Thursday, January 13, 2011

Thugs Real, "Tyranny," Not So Much

More importantly: We have not focused at all on how the militarized rhetoric on the right is tightly connected to our national failure to enact the gun regulations that might have saved lives in Arizona.

The descriptions of President Barack Obama as a “tyrant,” the intimations that he is “alien” and the suggestions that his presidency is illegitimate are essential to the core rationale for resisting any restrictions on firearms. The conversation of American conservatism is being shaped by the assumptions of the gun lobby to a much greater degree than mainstream conservatives should wish.

[...]

But in part from e-mail exchanges with ardent foes of gun control over the years, I came to realize that the real passion for a let-anything-go approach to guns has little to do with culture or hunting. It is rooted in a very peculiar view of how America has maintained its freedom. Rep. Ron Paul, as is his wont, expressed it as plainly as anyone.

“The Second Amendment is not about hunting deer or keeping a pistol in your nightstand,” the Texas Republican declared in 2006. “It is not about protecting oneself against common criminals. It is about preventing tyranny. The Founders knew that unarmed citizens would never be able to overthrow a tyrannical government as they did. ... The muskets they used against the British army were the assault rifles of that time.”

And at a Washington rally last year on the anniversary of the Oklahoma City bombing, Rep. Paul Broun, R-Ga., linked this view to the current occupant of the White House.

“Fellow patriots, we have a lot of domestic enemies of the Constitution, and they’re right down the Mall, in the Congress of the United States—and right down Independence Avenue in the White House that belongs to us,” he declared. “It’s not about my ability to hunt, which I love to do. It’s not about the ability for me to protect my family and my property against criminals, which we have the right to do. But it’s all about us protecting ourselves from a tyrannical government of the United States.”

Is it any wonder that the gun lobby argues that restricting high-capacity magazines is just one step down the road to dictatorship?

[...]

Of course most conservatives don’t subscribe to Broun’s theory. What I don’t understand is why the highest priority of so many who are not Brounites has been to resist any questioning of far-right rhetoric by pretending that doing so is the equivalent of holding those who speak that way responsible for what someone else did.

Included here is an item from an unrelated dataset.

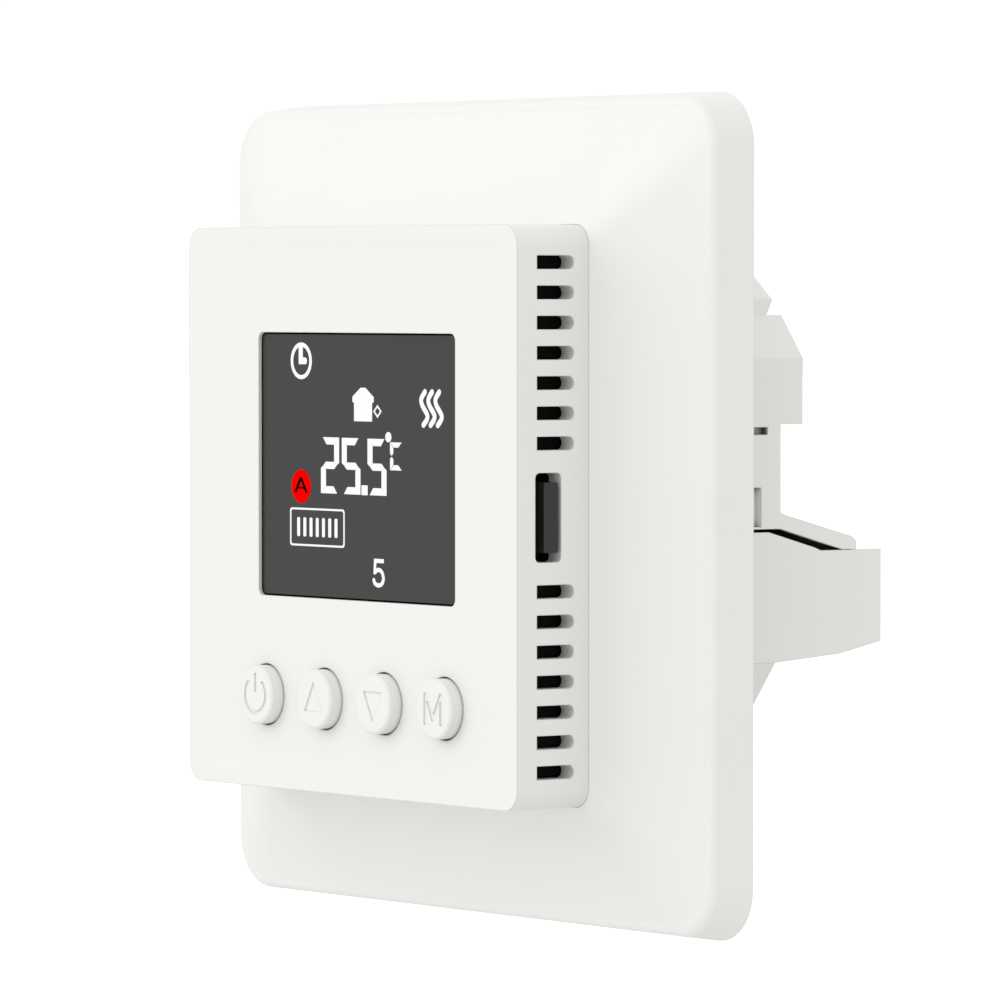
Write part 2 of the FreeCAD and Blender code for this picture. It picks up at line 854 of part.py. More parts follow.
def slope_depth(half):
    """Depth of the sloping front at a given half size, a little steeper towards the rim."""
    start = d.frame_half.value - d.frame_draft.value - d.frame_edge_round.value
    foot = d.frame_side.value + d.frame_edge_round.value
    along = (start - half) / (start - d.rim_half.value)
    share = d.frame_slope_share.value
    return foot + (d.rim_depth.value - foot) * (share * along + (1 - share) * along * along)


def frame_profile():
    """Front profile from the outer wall to the rim, as (half size, depth)."""
    shoulder = d.frame_half.value - d.frame_draft.value
    side, edge = d.frame_side.value, d.frame_edge_round.value
    points = [(d.frame_half.value, 0.0)]
    for step in range(EDGE_STEPS):
        angle = math.radians(90 * step / EDGE_STEPS)
        points.append((shoulder - edge * (1 - math.cos(angle)), side + edge * math.sin(angle)))
    start = shoulder - edge
    for step in range(SLOPE_STEPS + 1):
        half = start + (d.rim_half.value - start) * step / SLOPE_STEPS
        points.append((half, slope_depth(half)))
    return points


def frame_corner(half):
    """Corner radius at a given half size, shrinking from the outer wall to the rim."""
    outer, inner = d.frame_half.value, d.rim_half.value
    share = (half - inner) / (outer - inner)
    return d.rim_round.value + (d.frame_round.value - d.rim_round.value) * share


def frame_hollow():
    """Room behind the sloping front, around the skirt that hangs from the rim."""
    wide = d.frame_half.value - d.frame_wall.value
    skirt = d.rim_half.value + d.rim_wall.value
    start = d.frame_half.value - d.frame_draft.value - d.frame_edge_round.value
    room = stacked([
        (wide, frame_corner(wide), OVER),
        (wide, frame_corner(wide), -slope_depth(start) + d.frame_skin.value),
        (skirt, frame_corner(skirt), -slope_depth(skirt) + d.frame_skin.value),
    ])
    wall = stacked([(skirt, frame_corner(skirt), y) for y in (-d.skirt_rear.value, FAR_FRONT)])
    return room.cut(wall)


def frame_legs():
    """Short legs that rest the skirt on the mounting plate beside the unit's corners."""
    rear = d.skirt_rear.value + d.play.value
    length = rear - d.plate_thick.value
    wide, long = d.rim_wall.value, d.leg_long.value
    near = d.rim_half.value
    low = d.leg_at.value
    legs = []
    for sx, sz in CORNERS:
        leg = Part.makeBox(wide, length, long)
        leg.translate(FreeCAD.Vector(near if sx > 0 else -near - wide, -rear, low if sz > 0 else -low - long))
        legs.append(leg)
    return legs


def make_decor_frame():
    outer = stacked([(half, frame_corner(half), -depth) for half, depth in frame_profile()])
    way = stacked([(d.rim_half.value, d.rim_round.value, y) for y in (OVER, FAR_FRONT)])
    shape = outer.cut(way).cut(frame_hollow()).fuse(frame_legs())
    coded("decor_frame", shape.removeSplitter())


def box_slots():
    """Two radial slots on X and two on Z, for the wall box screws."""
    span = (-d.plate_thick - OVER, sized(OVER))
    radius = d.box_slot_radius
    reach = d.box_slot_length * 0.5 - radius
    tools = []
    for side in (1, -1):
        at = d.box_screw_at * side
        name = "plate_slot_%s" % ("plus" if side > 0 else "minus")
        tools.append(box(name + "_x", (at - reach, at + reach), span, (-radius, radius)))
        tools.append(box(name + "_z", (-radius, radius), span, (at - reach, at + reach)))
        for end in (1, -1):
            tools.append(rod("%s_x_end_%d" % (name, end + 1), "Y", (at + reach * end, 0), span, radius))
            tools.append(rod("%s_z_end_%d" % (name, end + 1), "Y", (0, at + reach * end), span, radius))
    return tools


def lid_holes(name, span, radius):
    made = []
    for i, (sx, sz) in enumerate(CORNERS):
        at = (d.lid_screw_at * sx, d.lid_screw_at * sz)
        made.append(rod("%s_%d" % (name, i), "Y", at, span, radius))
    return made


def make_mounting_plate():
    half = d.plate_half
    sheet_metal = slab("plate_blank", "XZ", (0, 0), (half, half), d.plate_round, (-d.plate_thick, 0))
    way = slab("plate_way", "XZ", (0, 0), (d.plate_way_x, d.plate_way_z), d.plate_way_round,
               (-d.plate_thick - OVER, OVER))
    holes = lid_holes("plate_screw_hole", (-d.plate_thick - OVER, OVER), d.small_hole)
    cut("mounting_plate", sheet_metal, [way] + holes + box_slots())


# ---------------------------------------------------------------- rear housing


def mirrored(right):
    """Both halves of an outline from its right half, listed from bottom to top."""
    return right + [(-x, z) for x, z in reversed(right)]


def stepped_ring(inset):
    """Outline of the housing, straight sides with two slanted steps at each corner."""
    quarter = [
        (d.housing_half_x - inset, d.housing_shoulder_z - inset * SHOULDER_SHARE),
        (d.housing_step_x - inset * STEP_SHARE, d.housing_step_z - inset * STEP_SHARE),
        (d.housing_end_x - inset * SHOULDER_SHARE, d.housing_end_z - inset),
    ]
    return mirrored([(x, -z) for x, z in reversed(quarter)] + quarter)


def upper_ring(inset):
    side = d.housing_half_x - inset
    return mirrored([
        (side, d.upper_bottom + inset),
        (side, d.housing_shoulder_z - inset * SHOULDER_SHARE),
        (d.housing_step_x - inset * UPPER_STEP_SHARE, d.housing_step_z - inset),
    ])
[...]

No. Jared Loughner, the accused killer, is accountable for his own actions. His politics are confused at best and he clearly has mental health problems. That is what most liberals are saying.

But, yes, this is the time to acknowledge that there is something deeply wrong with the militarization of American conservative rhetoric. Doing so is not—and there are many problems with the term—what Sarah Palin has called a “blood libel.” The approach to guns, violence and “tyranny” promoted by loud voices on the right has been instrumental in blocking measures that could at least have contained the casualties in Tucson—or at Virginia Tech or Columbine. Extremism in defense of feeble gun laws is no virtue.
By E.J. Dionne, Jr.
Another Media Villager cops out. Really, E.J., it's perfectly fine to reach the conclusion that "the approach to guns, violence and 'tyranny' promoted by loud voices on the right" clearly demonstrates the essential anti-democratic thuggishness of these bastards. And that there are, at minimum, two potentially violent thugs (both M.D.s, heh) sitting in the House of Representatives.

Additionally:
But there is one habit of conservative rhetoric that is relevant to the events in Tucson, and it would be helpful to single it out for condemnation instead of indulging in broad discussions about the “climate of hate.” It’s the suggestion that Americans have an inherent “right of revolution” which entitles them to deploy violence when they are convinced that government officials are trammeling on their liberties, and that we are at a stage of history where such fears are legitimate.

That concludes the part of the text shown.